Apesar dos aspectos negativos (A construção de barragens para geração de energia costuma causar grandes impactos ao meio ambiente tais como deslocamento de populações; inundações de grandes áreas; destruição de patrimônios históricos e belezas naturais; grande taxa de evaporação de água; impactos climáticos locais e eventual carência de água no curso do rio, a jusante) mesmo assim, a implantação de usinas hidrelétricas deveria ser mais investida principalmente pelo fato de que dispomos muito em nosso país desse potencial energético ainda pouco explorado. Evidentemente que o aspecto da sustentabilidade, o aspecto social e o impacto ao meio ambiente devem ser ponderados antes da finalização e implantação de um projeto de usina hidrelétrica.
Apesar do Brasil possuir grande potencial hidrelétrico não explorado, o governo tem priorizado de forma errônea a utilização de termelétricas a gás (essas responsáveis por grandes emissões de CO2) e usinas nucleares (altíssimo custo de implantação, alto risco de acidentes e sérios problemas com os rejeitos), para atender ao nosso crescimento da demanda de energia.
O importante é ir na linha de pensamento de buscar cada vez mais outros tipos de energias alternativas mas, acima de tudo, de modo sustentável de modo a não agredir, ou agredir menos, o meio ambiente.

Andréa Bartonelli said...

Existe sobre esta questão uma enorme cortina de fumaça que desvia nosso olhar do que há de mais importante na discussão: DESENVOLVIMENTO É INTIMAMENTE DEPENDENTE DE ENERGIA. A energia hidráulica não só é uma das mais limpas como é a mais barata que existe; como já é a principal fonte da matriz energética brasileira, com enorme potencial de ampliação, passamos a ter uma vantagem competitiva que, para os “outros”, precisa ser diminuída ou eliminada com a instalação de usinas termoelétricas como fez FHC, que, além de muito mais caro o MWh, é extremamente poluidor e retira de nós essa imensa vantagem comparativa. Logo, a quem interessa então essa imensa cortina de fumaça? Qualquer forma de geração de energia tem um preço a ser pago. A quem interessa que paguemos o mais caro?
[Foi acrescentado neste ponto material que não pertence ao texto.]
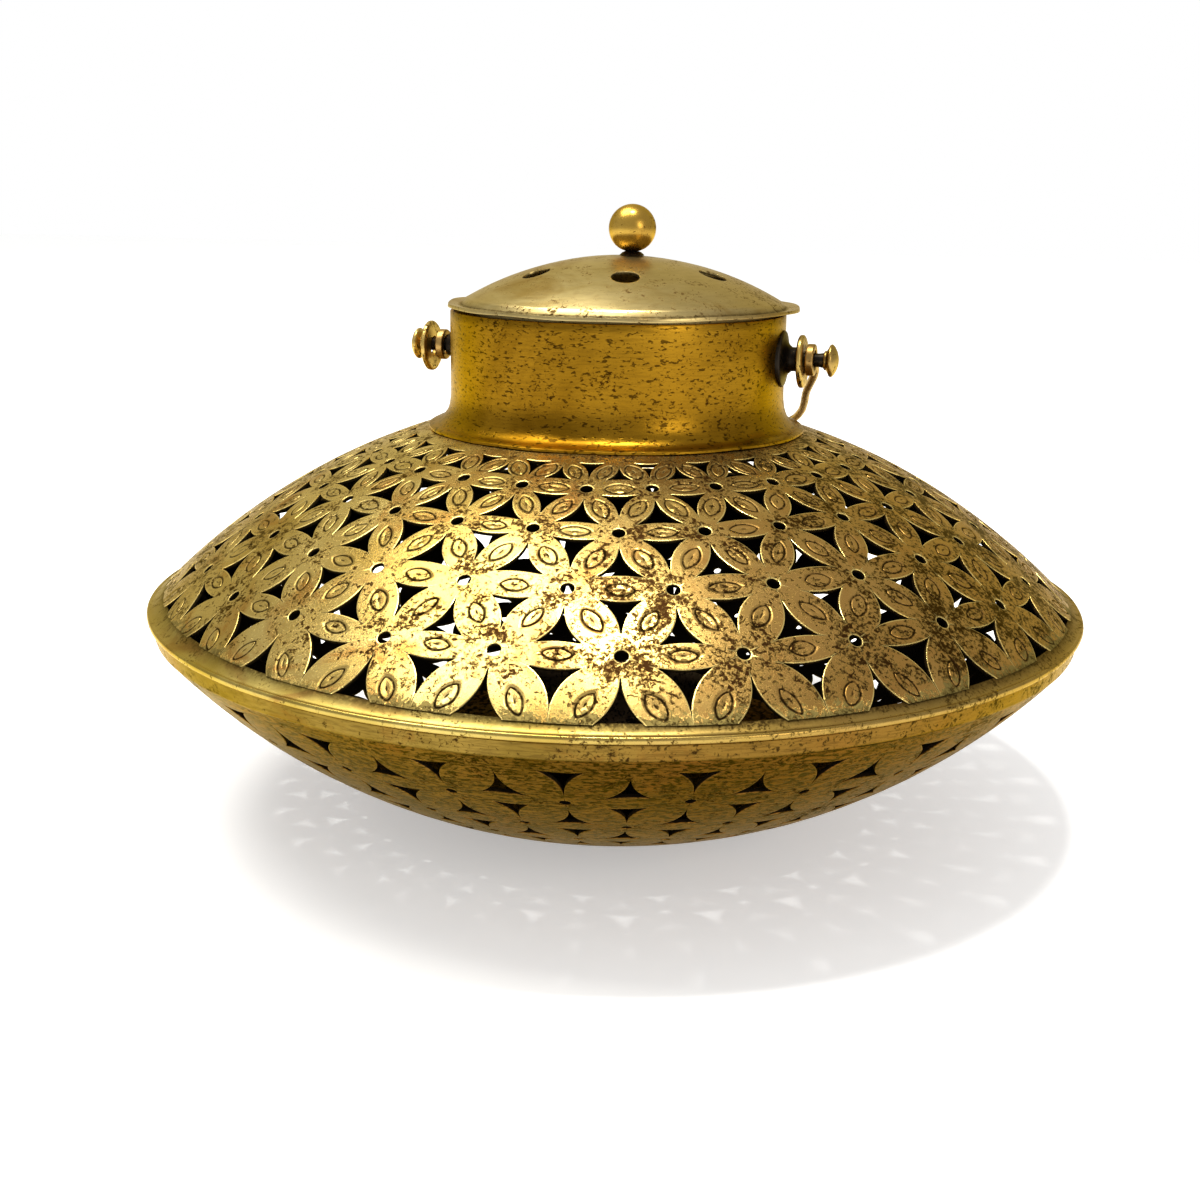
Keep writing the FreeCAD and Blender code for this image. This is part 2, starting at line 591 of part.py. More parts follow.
def make_cup(doc):
    cup = turned_body(doc, "coal_cup", [
        ("0", "cup_base"), ("cup_foot - 2", "cup_base"),
        ("cup_radius", "cup_top - 2.0"), ("cup_radius + 1.6", "cup_top - 0.9"),
        ("cup_radius + 1.4", "cup_top"), ("cup_radius - 0.9", "cup_top - 1.4"),
        ("cup_foot - 2.4", "cup_base + sheet_gauge"), ("0", "cup_base + sheet_gauge")],
        {1: ("24.0", 1), 5: ("22.9", -1)})
    foot = turned_body(doc, "cup_foot_ring", [
        ("cup_foot - 2.6", "cup_base - 0.02"), ("cup_foot - 2.6", "floor_gauge + 1.3"),
        ("cup_foot - 1.2", "floor_gauge + 0.3"), ("cup_foot", "floor_gauge + 0.3"),
        ("cup_foot", "floor_gauge + 1.3"), ("cup_foot - 1.6", "floor_gauge + 2.3"),
        ("cup_foot - 1.6", "cup_base - 0.02")])
    return [cup, foot]


def check_piece(piece):
    state = piece.State
    if "Invalid" in state or "Error" in state:
        raise RuntimeError(f"{piece.Label}: {state}")
    if piece.Shape.isNull() or not piece.Shape.isValid():
        raise RuntimeError(f"{piece.Label}: bad shape")
    if len(piece.Shape.Solids) != 1:
        raise RuntimeError(f"{piece.Label}: {len(piece.Shape.Solids)} solids")


def main():
    doc = FreeCAD.newDocument("censer")
    make_sizes(doc)
    pieces = make_bowl(doc)
    pieces.append(make_rim(doc))
    pieces.append(make_shoulder(doc))
    pieces.append(make_neck(doc))
    for side, suffix in ((1, "right"), (-1, "left")):
        pieces += make_studs(doc, side, suffix)
        pieces.append(make_washer(doc, side, suffix))
    pieces.append(make_bail(doc))
    pieces += make_lid(doc)
    pieces += make_finial(doc)
    pieces += make_cup(doc)
    doc.recompute()
    os.makedirs("parts", exist_ok=True)
    for piece in pieces:
        check_piece(piece)
        piece.Shape.exportStep(f"parts/{piece.Label}.step")
        print(f"{piece.Label}: {piece.Shape.Volume:.1f} mm3")


main()
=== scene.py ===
"""Looks of the pierced brass censer: pierced shells, neck, vented lid, studs, bail and coal cup.

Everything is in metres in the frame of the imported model.  Sizes that the frame can give are
read from it; the rest are named here in millimetres and turned into metres by MM.
"""
import math
import random

import bmesh
import bpy
from mathutils import Matrix, Vector, noise
from mathutils.geometry import delaunay_2d_cdt


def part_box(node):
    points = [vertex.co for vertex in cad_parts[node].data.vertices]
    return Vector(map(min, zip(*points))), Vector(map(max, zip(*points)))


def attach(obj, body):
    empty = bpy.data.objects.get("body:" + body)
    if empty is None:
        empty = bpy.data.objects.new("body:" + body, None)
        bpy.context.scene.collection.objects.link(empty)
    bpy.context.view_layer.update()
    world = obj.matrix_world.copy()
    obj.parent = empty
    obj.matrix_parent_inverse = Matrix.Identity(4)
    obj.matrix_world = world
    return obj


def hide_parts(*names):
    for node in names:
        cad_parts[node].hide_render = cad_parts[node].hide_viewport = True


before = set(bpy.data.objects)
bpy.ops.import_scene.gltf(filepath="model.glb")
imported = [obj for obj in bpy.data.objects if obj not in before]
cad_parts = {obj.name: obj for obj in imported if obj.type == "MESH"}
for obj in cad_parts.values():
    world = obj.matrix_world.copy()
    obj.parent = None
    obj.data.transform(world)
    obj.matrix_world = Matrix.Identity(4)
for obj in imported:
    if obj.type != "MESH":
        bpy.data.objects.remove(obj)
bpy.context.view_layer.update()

MM = 0.001


def node_top(name):
    """Highest point of a CAD node."""
    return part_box(name)[1].z


def node_reach(name):
    """How far a CAD node reaches along X."""
    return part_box(name)[1].x


# ---------------------------------------------------------------- driving sizes

STUD_HEIGHT = (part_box("stud_washer_right")[0].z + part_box("stud_washer_right")[1].z) / 2
RIDGE = node_reach("rim_band")
NECK_TOP = node_top("neck_collar")
FOOT_RADIUS = node_reach("neck_collar")
LID_TOP = node_top("lid_shell")
BOWL_TOP = node_top("lower_bowl")
FLOWERS = 26
STEP = 2 * math.pi / FLOWERS
SHEET = 1.0 * MM

DOME_SPHERE = 172.7 * MM
DOME_CENTRE = -61.9 * MM
DOME_EDGE = 121.9 * MM
DOME_ROWS = [r * MM for r in (127.8, 109.8, 95.2, 79.7, 64.7, 51.6)]
DOME_HOLES = [r * MM for r in (0.0, 1.55, 1.55, 1.5, 1.5, 0.0)]
# How far the corners of a three-sided hole reach from its middle towards the flowers: sideways
# to the pair of one ring, along to that pair, and to the single flower; first for the holes
# that point inwards and then for those that point outwards, ring by ring from the rim.
DOME_REACH = [((0.34, 0.02, 0.64), (0.40, 0.58, 0.28)),
              ((0.345, 0.51, 0.50), (0.35, 0.42, 0.51)),
              ((0.46, 0.42, 0.53), (0.47, 0.55, 0.51)),
              ((0.55, 0.52, 0.53), (0.53, 0.48, 0.50)),
              ((0.42, 0.25, 0.48), (0.48, 0.45, 0.50))]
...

Quem se beneficiaria de nossa ingenuidade?

Ivan Freitas said...

O potencial hidrelétrico brasileiro deve ser explorado de forma racional, visando minimizar os impactos das obras e empreendimentos.
Os custos de indenização dos impactos ambientais das UHE ainda não são claros e o processo de licenciamento ambiental sofre pressões do governo federal.